### Material provided
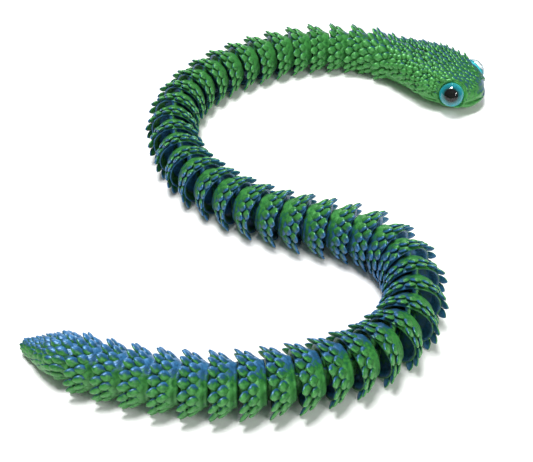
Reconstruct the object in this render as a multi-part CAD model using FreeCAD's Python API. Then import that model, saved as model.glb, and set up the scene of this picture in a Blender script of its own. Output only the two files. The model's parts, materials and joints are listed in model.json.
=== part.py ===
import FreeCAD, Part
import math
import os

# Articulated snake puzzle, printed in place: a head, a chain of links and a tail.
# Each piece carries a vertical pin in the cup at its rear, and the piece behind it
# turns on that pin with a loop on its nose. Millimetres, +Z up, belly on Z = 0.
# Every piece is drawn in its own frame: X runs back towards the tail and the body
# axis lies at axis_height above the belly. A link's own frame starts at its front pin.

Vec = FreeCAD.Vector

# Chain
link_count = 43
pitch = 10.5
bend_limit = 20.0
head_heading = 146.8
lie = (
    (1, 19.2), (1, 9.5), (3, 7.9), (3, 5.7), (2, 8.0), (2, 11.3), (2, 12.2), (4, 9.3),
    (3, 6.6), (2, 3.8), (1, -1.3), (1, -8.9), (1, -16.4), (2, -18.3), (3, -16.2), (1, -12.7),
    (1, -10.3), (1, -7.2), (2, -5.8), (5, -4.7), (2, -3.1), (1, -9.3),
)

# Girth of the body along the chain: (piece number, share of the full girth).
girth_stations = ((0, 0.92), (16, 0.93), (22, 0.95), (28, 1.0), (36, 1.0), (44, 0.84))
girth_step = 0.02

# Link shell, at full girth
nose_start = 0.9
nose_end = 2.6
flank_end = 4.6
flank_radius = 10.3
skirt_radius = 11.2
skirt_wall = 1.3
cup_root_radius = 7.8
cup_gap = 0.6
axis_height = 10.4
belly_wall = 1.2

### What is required
Write out the full listing, keeping every line exactly as it is.

### Output for this task
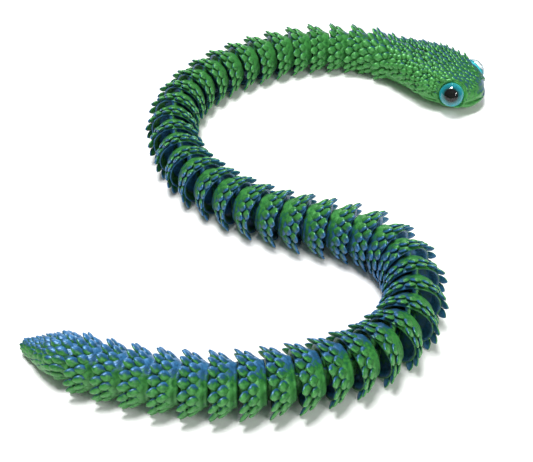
Reconstruct the object in this render as a multi-part CAD model using FreeCAD's Python API. Then import that model, saved as model.glb, and set up the scene of this picture in a Blender script of its own. Output only the two files. The model's parts, materials and joints are listed in model.json.
=== part.py ===
import FreeCAD, Part
import math
import os

# Articulated snake puzzle, printed in place: a head, a chain of links and a tail.
# Each piece carries a vertical pin in the cup at its rear, and the piece behind it
# turns on that pin with a loop on its nose. Millimetres, +Z up, belly on Z = 0.
# Every piece is drawn in its own frame: X runs back towards the tail and the body
# axis lies at axis_height above the belly. A link's own frame starts at its front pin.

Vec = FreeCAD.Vector

# Chain
link_count = 43
pitch = 10.5
bend_limit = 20.0
head_heading = 146.8
lie = (
    (1, 19.2), (1, 9.5), (3, 7.9), (3, 5.7), (2, 8.0), (2, 11.3), (2, 12.2), (4, 9.3),
    (3, 6.6), (2, 3.8), (1, -1.3), (1, -8.9), (1, -16.4), (2, -18.3), (3, -16.2), (1, -12.7),
    (1, -10.3), (1, -7.2), (2, -5.8), (5, -4.7), (2, -3.1), (1, -9.3),
)

# Girth of the body along the chain: (piece number, share of the full girth).
girth_stations = ((0, 0.92), (16, 0.93), (22, 0.95), (28, 1.0), (36, 1.0), (44, 0.84))
girth_step = 0.02

# Link shell, at full girth
nose_start = 0.9
nose_end = 2.6
flank_end = 4.6
flank_radius = 10.3
skirt_radius = 11.2
skirt_wall = 1.3
cup_root_radius = 7.8
cup_gap = 0.6
axis_height = 10.4
belly_wall = 1.2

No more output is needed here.